As a reminder the books in order of release:
Dune
Messiah of Dune
Children of Dune
God Emperor of Dune
Heretics of Dune
Chapterhouse Dune
Please let me know your favorite and least favorite and why.
@Baldimo,
Baldimo wrote:
I'm not discounting the books written by Brian Herbert and Kevin J. Anderson, they are not part of the original 6 books.
If you were NOT discounting the later books? That means you're considering them. Not discounting is a double negative. Assuming you meant to write "I'm not counting the books written by Brian Herbert and Kevin J. Anderson. They are not part of the original 6 books."
I've only read the first book. As a story, it was fairly written but not compelling enough to draw me into the later books. Mostly underwhelming experience.
@tsarstepan,
Quote:"I'm not counting the books written by Brian Herbert and Kevin J. Anderson. They are not part of the original 6 books."

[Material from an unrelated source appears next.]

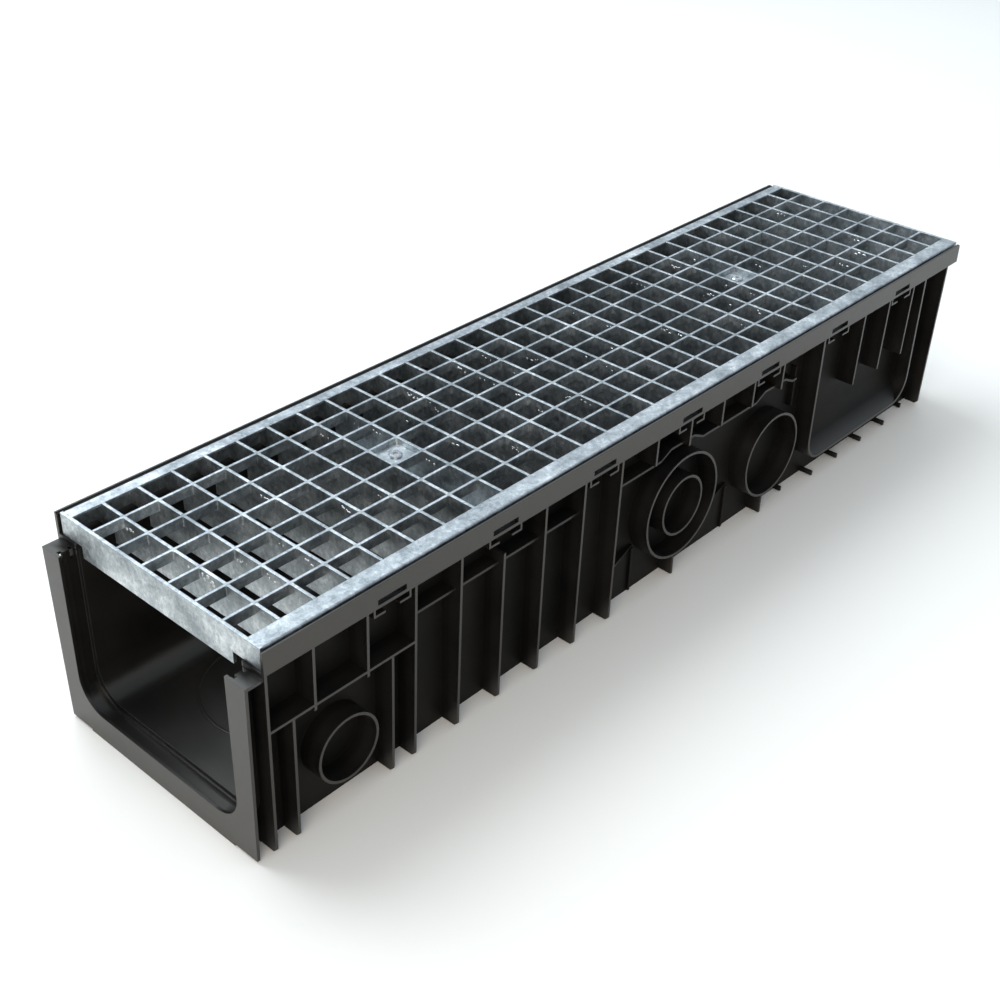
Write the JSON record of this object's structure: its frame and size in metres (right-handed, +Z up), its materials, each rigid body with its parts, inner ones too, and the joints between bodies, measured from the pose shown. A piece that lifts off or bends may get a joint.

That is what I meant, excuse my poor wording.
@Baldimo,
IMO, Dune is clearly the best and by a good margin. Messiah is a typical weaker middle novel. Children is an outstanding conclusion to the original trilogy. God Emperor was tough and is probably the weakest of the six. I really enjoyed Heretics and Chapterhouse, maybe Heretics slightly more.
Dune was good, and Heretics of Dune was good. In my never humble opinion, the rest were weak. I will add a caveat, all of them are science fantasy and not science fiction. Any time someone has a propulsion system which can overcome light speed, by any means, that is fantasy, and not science.
@Setanta,
Setanta wrote:
Dune was good, and Heretics of Dune was good. In my never humble opinion, the rest were weak. I will add a caveat, all of them are science fantasy and not science fiction. Any time someone has a propulsion system which can overcome light speed, by any means, that is fantasy, and not science.
At any point (outside of the speed of light detail) was Dune ever considered hard science fiction? Or always science fiction opera?